I learned this after writing my first ten songs. They were all based on what I was feeling at the moment. They were honest, but they were shallow. When I shifted to writing from scripture, everything changed. My songs became sturdier, truer, and more durable.
Second, the song must be singable by real people in real rooms. I have heard beautiful, complex worship songs that no average congregation can actually sing. The melodies are too wide. The rhythms are too syncopated. The lyrics are too abstract. I write for the person in the third row who is not a musician. I write for the teenager who just gave their life to Christ. I write for the elderly saint whose voice is trembling but whose heart is still burning. If the melody is too complicated or the lyrics are too abstract, the song fails at its primary purpose: to help people encounter God together.

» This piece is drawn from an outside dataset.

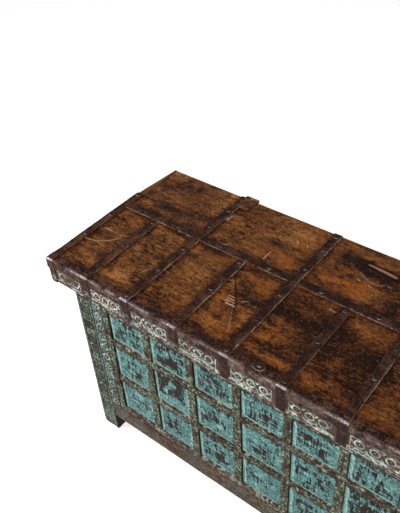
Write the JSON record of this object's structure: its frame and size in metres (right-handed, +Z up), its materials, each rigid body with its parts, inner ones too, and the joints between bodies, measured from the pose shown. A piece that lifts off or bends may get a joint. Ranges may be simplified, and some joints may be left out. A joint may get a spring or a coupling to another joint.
{
  "type": "dowry chest",
  "caption": "Wooden storage chest with a plank lid bound in iron straps, carved painted fascia and corner posts, a grid of raised painted panels on the front and post feet.",
  "frame": {"origin": "centre of the overall length and depth, on the floor plane under the feet", "axes": "+X along the length, towards the chest's right as seen from its front; -Y towards the front; +Z up"},
  "size_m": [1.396, 0.631, 0.8685],
  "materials": {
    "lid_wood": "worn waxed hardwood, blotchy golden to dark brown",
    "fascia_paint": "carved wood with worn cream and turquoise paint",
    "strap_iron": "old forged strap iron, dark brown with rubbed edges",
    "nail_iron": "forged iron nails, rubbed on their crowns",
    "frame_paint": "carved wood with worn grey-green and turquoise paint",
    "strip_paint": "olive paint worn to brown wood",
    "panel_paint": "turquoise paint worn to dark wood",
    "end_paint": "thin grey-turquoise paint on boards",
    "bare_wood": "bare aged boards"
  },
  "bodies": {
    "body": {"back_boards": "bare_wood", "carved_stile_left": "frame_paint", "carved_stile_right": "frame_paint", "cross_strips_lower": "strip_paint", "cross_strips_upper": "strip_paint", "edge_strip_left": "strip_paint", "edge_strip_right": "strip_paint", "end_boards_left": "end_paint", "end_boards_right": "end_paint", "end_bottom_rail_left": "end_paint", "end_bottom_rail_right": "end_paint", "end_stile_left": "end_paint", "end_stile_right": "end_paint", "end_top_rail_left": "end_paint", "end_top_rail_right": "end_paint", "floor_bearers": "bare_wood", "floor_boards": "bare_wood", "front_bottom_rail": "frame_paint", "front_bottom_strip": "strip_paint", "front_top_rail": "frame_paint", "front_top_strip": "strip_paint", "front_wall_boards": "bare_wood", "hinge_leaf_left": "strap_iron", "hinge_leaf_right": "strap_iron", "hinge_pin_left": "nail_iron", "hinge_pin_right": "nail_iron", "leaf_nails": "nail_iron", "muntin_1": "strip_paint", "muntin_2": "strip_paint", "muntin_3": "strip_paint", "muntin_4": "strip_paint", "muntin_5": "strip_paint", "panels_bottom": "panel_paint", "panels_middle": "panel_paint", "panels_top": "panel_paint", "post_back_left": "frame_paint", "post_back_right": "frame_paint", "post_front_left": "frame_paint", "post_front_right": "frame_paint"},
    "lid": {"centre_strap": "strap_iron", "end_strap_left": "strap_iron", "end_strap_right": "strap_iron", "fascia_front": "fascia_paint", "fascia_left": "fascia_paint", "fascia_right": "fascia_paint", "front_binding": "strap_iron", "hinge_strap_left": "strap_iron", "hinge_strap_right": "strap_iron", "lid_batten_centre": "bare_wood", "lid_batten_left": "bare_wood", "lid_batten_right": "bare_wood", "lid_nails": "nail_iron", "lid_plank_front": "lid_wood", "lid_plank_middle": "lid_wood", "lid_plank_rear": "lid_wood", "long_strap": "strap_iron", "short_strap_1": "strap_iron", "short_strap_2": "strap_iron", "short_strap_3": "strap_iron", "short_strap_4": "strap_iron"}
  },
  "joints": [
    {"name": "lid_hinge", "type": "hinge", "parent": "body", "child": "lid", "pos_m": [0, 0.308, 0.8555], "axis": [-1, 0, 0], "range_deg": [0, 100]}
  ]
}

This principle has cost me some of my favorite musical ideas. I have written melodies I loved that I had to simplify or discard because they were not congregationally friendly. It is painful to kill a melody you love. But my first audience is not other musicians. My first audience is the congregation.
Third, the song must come from personal encounter. I never write a worship song about a God I have not met. Every lyric I put down has to be something I have lived, prayed, or wrestled through. If I am singing about God’s faithfulness, it is because I have a story of His faithfulness in my own life. If I am singing about His nearness, it is because I have experienced His nearness in a dark room at 2 AM when no one else was awake. This is what makes the song authentic. This is what makes it original. This is what makes it mine, and because it is mine, it can become someone else’s too.
I once tried to write a song about persecution because it was trending in worship music. The lyrics were theologically accurate. The melody was decent. But when I sang it, I felt like a fraud. I had never been persecuted for my faith. The song was not mine, and the congregation could feel it. I deleted it. Write what you know. Write what you have lived. Write from the well of your own encounter.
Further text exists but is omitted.